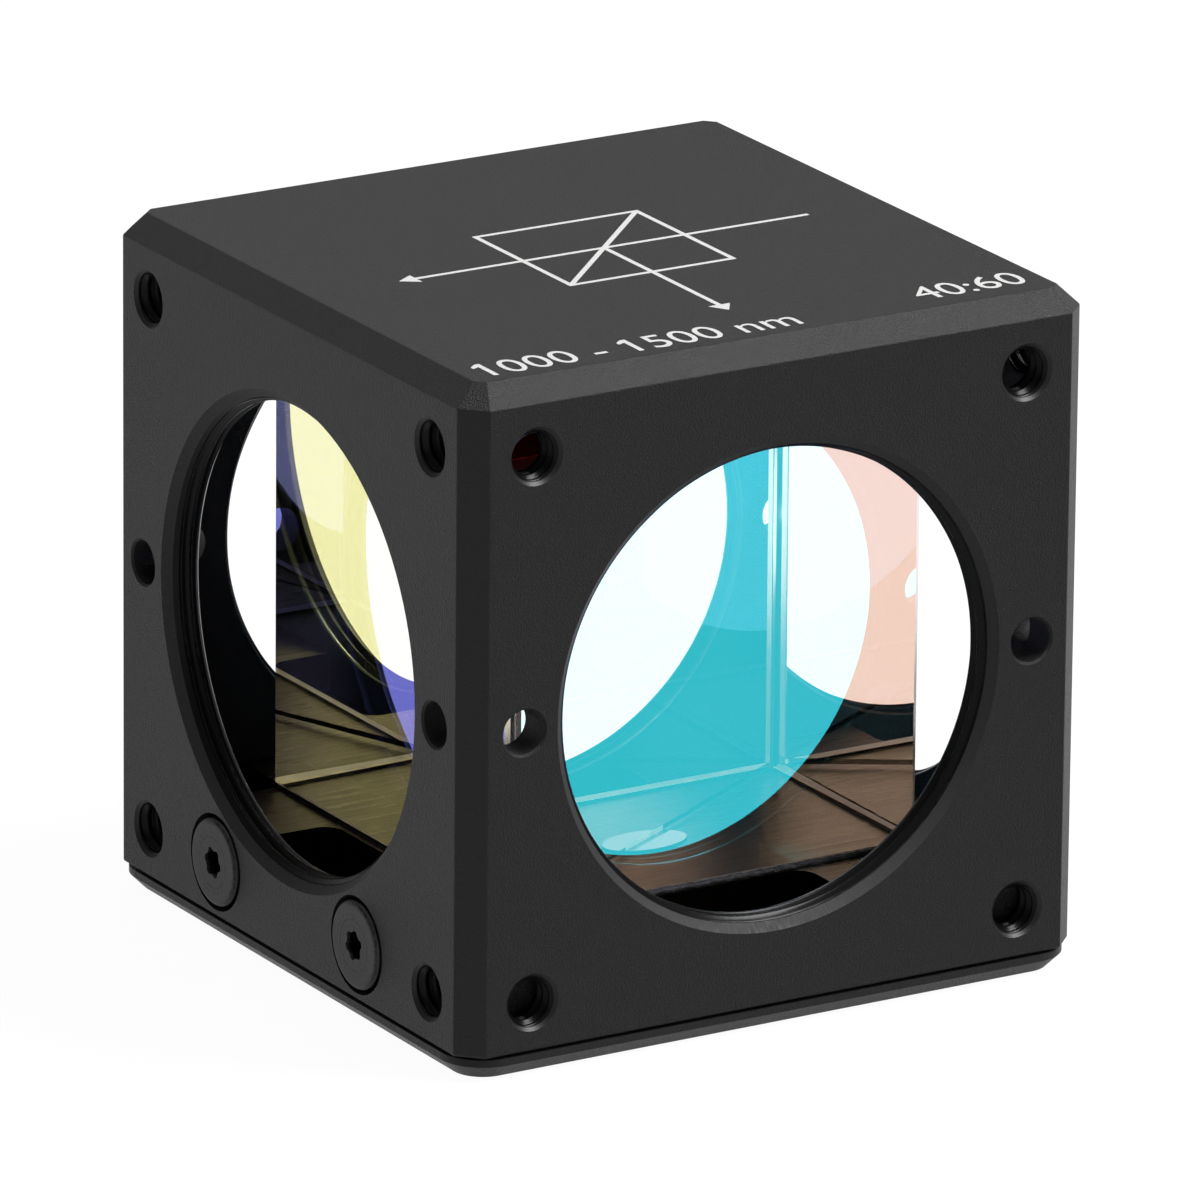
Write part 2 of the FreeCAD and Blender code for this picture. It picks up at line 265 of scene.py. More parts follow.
def milled_base(name):
    """Black anodised base: bright-cut metal, with fine milling lines along X on the platform's top."""
    t = Tree(name)
    _, _, z, place = t.place()
    lines = t.noise(t.scaled(place, 0.015, 1.0, 1.0), 0.23 * MM, detail=4.0, roughness=0.7)
    on_top = t.math("GREATER_THAN", z, PLATFORM_Z - HAIR)
    blast = t.noise(place, 0.11 * MM, detail=3.0, roughness=0.6)
    height = t.mix_value(on_top, blast, lines)
    tone = t.math("MULTIPLY", t.ranged(height, 0.32, 0.68, 0.1, 1.9), t.ranged(on_top, 0.0, 1.0, 0.05, 1.0))
    colour = t.mix_colour(tone, BLACK, (0.066, 0.058, 0.046))
    rough = t.mix_value(on_top, 0.5, t.ranged(lines, 0.3, 0.7, 0.38, 0.24))
    surface = t.shader("ShaderNodeBsdfPrincipled", Base_Color=colour, Metallic=1.0, Roughness=rough,
                       Specular_Tint=(1.0, 0.91, 0.80), Normal=t.bump(height, 0.03 * MM))
    return t.done(surface)


def thread_metal(name, grey, specular, rough):
    """Anodised metal as the tool left it: smooth along the turns, with faint chatter."""
    t = Tree(name)
    place = t.point()
    chatter = t.noise(place, 0.25 * MM, detail=3.0)
    tone = t.ranged(chatter, 0.3, 0.7, 0.8, 1.25)
    colour = t.mix_colour(tone, BLACK, (grey, grey, grey * 1.04))
    surface = t.shader("ShaderNodeBsdfPrincipled", Base_Color=colour, Roughness=rough, IOR=1.5,
                       Specular_IOR_Level=specular, Normal=t.bump(chatter, 0.004 * MM))
    return t.done(surface)


def turned_screw(name):
    """Black-oxide steel with fine turning rings round each screw's axis, and painted shade on all that lies
    within the wall's face, the socket among it.
    """
    t = Tree(name)
    x, y, z, place = t.place()
    across = t.math("SUBTRACT", t.math("ABSOLUTE", y), SCREW_Y)
    rise = t.math("SUBTRACT", z, SCREW_Z)
    from_axis = t.vector(length_of(t, across, rise), 0.0, 0.0)
    rings = t.noise(from_axis, 0.22 * MM, detail=4.0, roughness=0.75)
    fine = t.noise(place, 0.15 * MM, detail=3.0)
    tone = t.math("ADD", t.ranged(rings, 0.4, 0.6, 0.3, 1.7), t.ranged(fine, 0.3, 0.7, -0.5, 0.5))
    # painted shade: what lies within the wall's face, the socket's floor among it, is darkened to a
    # twentieth
    proud = t.math("GREATER_THAN", t.math("ABSOLUTE", x), HALF)
    tone = t.math("MULTIPLY", tone, t.ranged(proud, 0.0, 1.0, 0.05, 1.0))
    colour = t.mix_colour(tone, BLACK, (0.026, 0.0245, 0.024))
    surface = t.shader("ShaderNodeBsdfPrincipled", Base_Color=colour, Roughness=0.45, IOR=1.5,
                       Specular_IOR_Level=0.16, Normal=t.bump(t.math("ADD", rings, fine), 0.012 * MM))
    return t.done(surface)


def engraved(name):
    """Laser-marked metal: matt and nearly white, with a trace of the beam's passes."""
    t = Tree(name)
    fine = t.noise(t.point(), 0.08 * MM, detail=3.0)
    colour = t.ramp(fine, [(0.3, (0.246, 0.246, 0.243)), (0.7, (0.344, 0.344, 0.340))])
    surface = t.shader("ShaderNodeBsdfPrincipled", Base_Color=colour, Roughness=0.7,
                       Normal=t.bump(fine, 0.004 * MM))
    return t.done(surface)


GLASS_INDEX = 1.52
# What the outer coating reflects and lets through, by 1 - cos of the angle outside the glass.
REFLECTED = [
    (0.0, (0.05, 0.36, 0.30)), (0.12, (0.03, 0.44, 0.46)), (0.185, (0.03, 0.48, 0.55)),
    (0.33, (0.05, 0.30, 0.60)), (0.512, (0.125, 0.137, 0.54)), (0.75, (0.40, 0.30, 0.55)),
    (1.0, WHITE),
]
PASSED = [
    (0.0, (0.94, 0.82, 0.83)), (0.12, (0.93, 0.79, 0.76)), (0.185, (0.925, 0.775, 0.715)),
    (0.33, (0.93, 0.85, 0.68)), (0.512, (0.935, 0.92, 0.65)), (0.75, (0.60, 0.70, 0.45)),
    (1.0, BLACK),
]
# What the same coating mirrors back to a ray inside the glass; all of it past the critical angle.
MIRRORED_BACK = [
    (0.0, (0.03, 0.10, 0.13)), (0.12, (0.035, 0.11, 0.18)), (0.185, (0.04, 0.12, 0.22)),
    (0.33, (0.05, 0.12, 0.30)), (0.512, (0.067, 0.083, 0.41)), (0.75, (0.40, 0.30, 0.55)),
    (1.0, WHITE),
]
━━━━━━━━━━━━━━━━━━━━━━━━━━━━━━
* [GOAL OF THE EXERCISE]
Write the listing out again, exactly as it reads.

* [SOLUTION FOR THIS TASK]
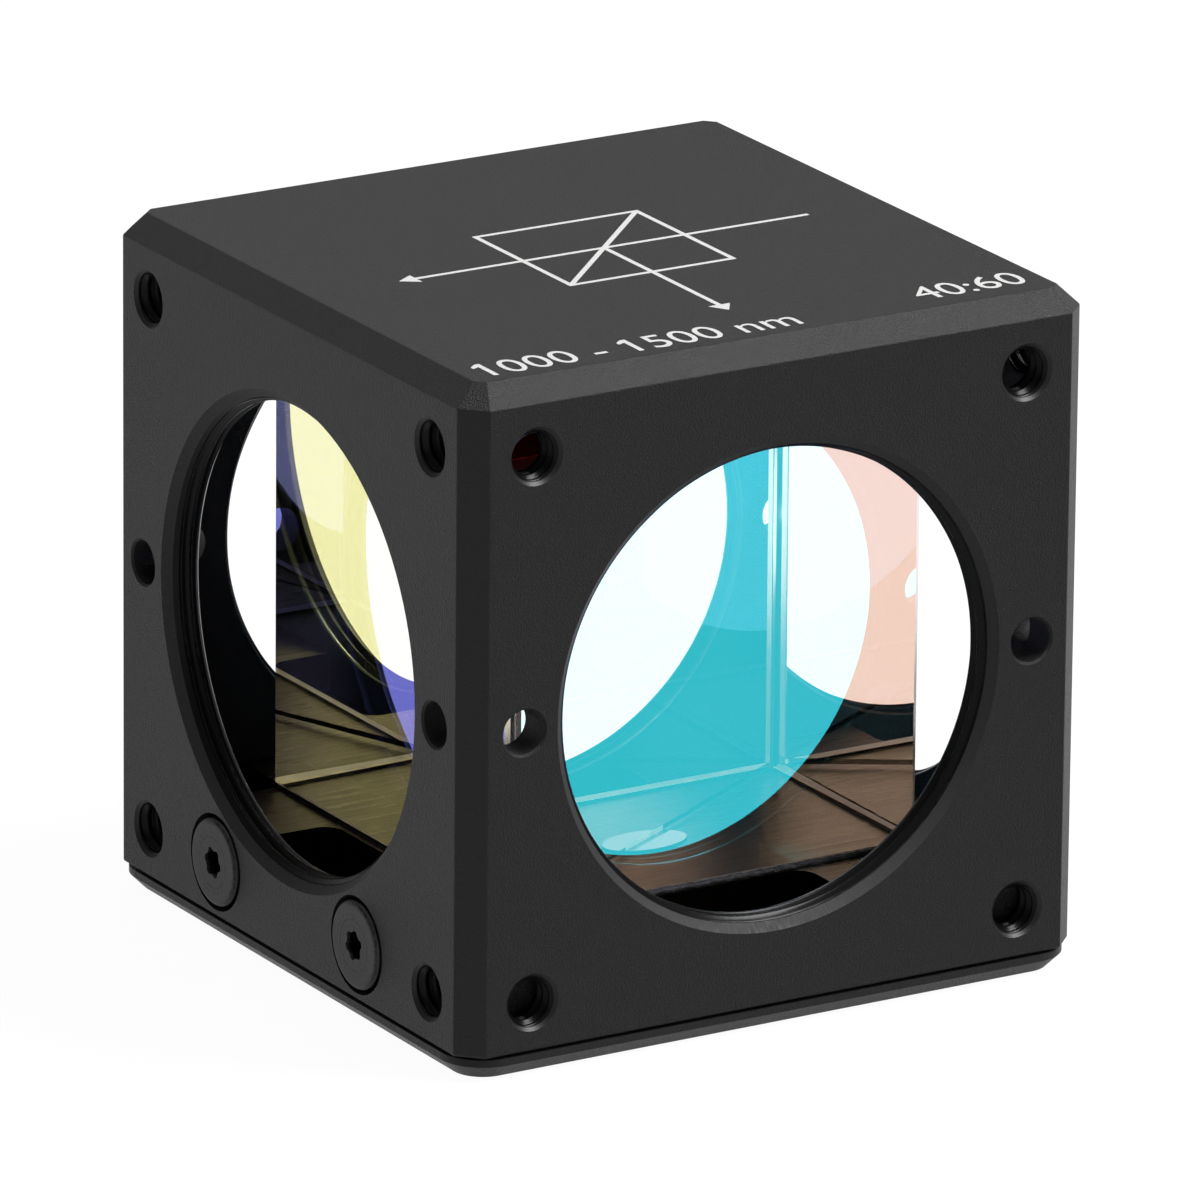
Write part 2 of the FreeCAD and Blender code for this picture. It picks up at line 265 of scene.py. More parts follow.
def milled_base(name):
    """Black anodised base: bright-cut metal, with fine milling lines along X on the platform's top."""
    t = Tree(name)
    _, _, z, place = t.place()
    lines = t.noise(t.scaled(place, 0.015, 1.0, 1.0), 0.23 * MM, detail=4.0, roughness=0.7)
    on_top = t.math("GREATER_THAN", z, PLATFORM_Z - HAIR)
    blast = t.noise(place, 0.11 * MM, detail=3.0, roughness=0.6)
    height = t.mix_value(on_top, blast, lines)
    tone = t.math("MULTIPLY", t.ranged(height, 0.32, 0.68, 0.1, 1.9), t.ranged(on_top, 0.0, 1.0, 0.05, 1.0))
    colour = t.mix_colour(tone, BLACK, (0.066, 0.058, 0.046))
    rough = t.mix_value(on_top, 0.5, t.ranged(lines, 0.3, 0.7, 0.38, 0.24))
    surface = t.shader("ShaderNodeBsdfPrincipled", Base_Color=colour, Metallic=1.0, Roughness=rough,
                       Specular_Tint=(1.0, 0.91, 0.80), Normal=t.bump(height, 0.03 * MM))
    return t.done(surface)


def thread_metal(name, grey, specular, rough):
    """Anodised metal as the tool left it: smooth along the turns, with faint chatter."""
    t = Tree(name)
    place = t.point()
    chatter = t.noise(place, 0.25 * MM, detail=3.0)
    tone = t.ranged(chatter, 0.3, 0.7, 0.8, 1.25)
    colour = t.mix_colour(tone, BLACK, (grey, grey, grey * 1.04))
    surface = t.shader("ShaderNodeBsdfPrincipled", Base_Color=colour, Roughness=rough, IOR=1.5,
                       Specular_IOR_Level=specular, Normal=t.bump(chatter, 0.004 * MM))
    return t.done(surface)


def turned_screw(name):
    """Black-oxide steel with fine turning rings round each screw's axis, and painted shade on all that lies
    within the wall's face, the socket among it.
    """
    t = Tree(name)
    x, y, z, place = t.place()
    across = t.math("SUBTRACT", t.math("ABSOLUTE", y), SCREW_Y)
    rise = t.math("SUBTRACT", z, SCREW_Z)
    from_axis = t.vector(length_of(t, across, rise), 0.0, 0.0)
    rings = t.noise(from_axis, 0.22 * MM, detail=4.0, roughness=0.75)
    fine = t.noise(place, 0.15 * MM, detail=3.0)
    tone = t.math("ADD", t.ranged(rings, 0.4, 0.6, 0.3, 1.7), t.ranged(fine, 0.3, 0.7, -0.5, 0.5))
    # painted shade: what lies within the wall's face, the socket's floor among it, is darkened to a
    # twentieth
    proud = t.math("GREATER_THAN", t.math("ABSOLUTE", x), HALF)
    tone = t.math("MULTIPLY", tone, t.ranged(proud, 0.0, 1.0, 0.05, 1.0))
    colour = t.mix_colour(tone, BLACK, (0.026, 0.0245, 0.024))
    surface = t.shader("ShaderNodeBsdfPrincipled", Base_Color=colour, Roughness=0.45, IOR=1.5,
                       Specular_IOR_Level=0.16, Normal=t.bump(t.math("ADD", rings, fine), 0.012 * MM))
    return t.done(surface)


def engraved(name):
    """Laser-marked metal: matt and nearly white, with a trace of the beam's passes."""
    t = Tree(name)
    fine = t.noise(t.point(), 0.08 * MM, detail=3.0)
    colour = t.ramp(fine, [(0.3, (0.246, 0.246, 0.243)), (0.7, (0.344, 0.344, 0.340))])
    surface = t.shader("ShaderNodeBsdfPrincipled", Base_Color=colour, Roughness=0.7,
                       Normal=t.bump(fine, 0.004 * MM))
    return t.done(surface)


GLASS_INDEX = 1.52
# What the outer coating reflects and lets through, by 1 - cos of the angle outside the glass.
REFLECTED = [
    (0.0, (0.05, 0.36, 0.30)), (0.12, (0.03, 0.44, 0.46)), (0.185, (0.03, 0.48, 0.55)),
    (0.33, (0.05, 0.30, 0.60)), (0.512, (0.125, 0.137, 0.54)), (0.75, (0.40, 0.30, 0.55)),
    (1.0, WHITE),
]
PASSED = [
    (0.0, (0.94, 0.82, 0.83)), (0.12, (0.93, 0.79, 0.76)), (0.185, (0.925, 0.775, 0.715)),
    (0.33, (0.93, 0.85, 0.68)), (0.512, (0.935, 0.92, 0.65)), (0.75, (0.60, 0.70, 0.45)),
    (1.0, BLACK),
]
# What the same coating mirrors back to a ray inside the glass; all of it past the critical angle.
MIRRORED_BACK = [
    (0.0, (0.03, 0.10, 0.13)), (0.12, (0.035, 0.11, 0.18)), (0.185, (0.04, 0.12, 0.22)),
    (0.33, (0.05, 0.12, 0.30)), (0.512, (0.067, 0.083, 0.41)), (0.75, (0.40, 0.30, 0.55)),
    (1.0, WHITE),
]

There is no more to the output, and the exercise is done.